Bruce and Huston's performances here are beyond "riveting"-- each feels very "lived in" (thanks probably to their time spent together in the 1926 play version); like they've been dragged through the ringer, hating at each other like tomcats tied together by the tails. If you've had a chance to catch Huston's wild-eyed cattle patriarch perfection in Criterion's The Furies, you know how ably this man can embody a super-manipulative, authoritative nut job, roaring in laughter when a man tries to shoot him, weilding his whip like a cross between Indiana Jones and Ilsa, She Wolf of the SS, and playing with his weird chimp companion or awarding bottles of brandy as rewards for debased behaviors. Like Brando in Streetcar, you hate him for crushing the spirits of the weak, but love him for his canny bravery and raw animal humor. (as opposed to, say the just plain shitty Rocco in Key Largo, who wont give his poor alcoholic mistress a drink even after she debases herself by singing - that I will never forgive). For her part, Bruce is a powerhouse who matches Huston in sheer seething rage, and despite all her torments, she still possesses a sense of humor and a grip on sanity and dignity that can't be destroyed; for all her ranting she's much more an Anna Christie than a Broken Blossom.

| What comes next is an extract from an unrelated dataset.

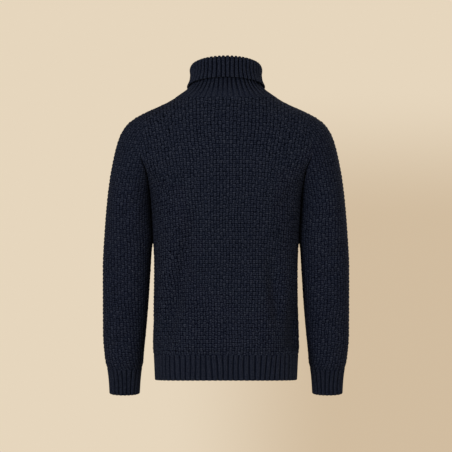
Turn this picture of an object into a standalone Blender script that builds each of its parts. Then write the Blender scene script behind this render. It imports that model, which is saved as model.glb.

With typically detailed MGM production design, Kongo's action doesn't play out in the jungles so much as the bar and bedrooms of Huston's compound - and holds just enough stock footage (probably taken from West of Zanzibar)to make it interesting: The only animals you see are crocodiles, snakes and spiders! No boring zebras or antelope herds. More than anything, Kongo is a valuable window into a time when "going native" in the mind of Hollywood and post-Victorian morality meant being a law unto yourself and indulging in whatever capricious and kinky cruelty suited your mood. The implied notion of Africans as inferior savages to be manipulated and abused runs strong and deep, and once the flames of sadism get going, the white woman is next! We see in pre-code jungle horrors like Kongo that the tortures and degradations of SAW, HOSTEL and their ilk are nothing new. Though this kind of kinkiness was abolished during the bloodless reign of "the code", before 1934 there was still a place for drugs, sex, slavery and sadism... it was called the jungle.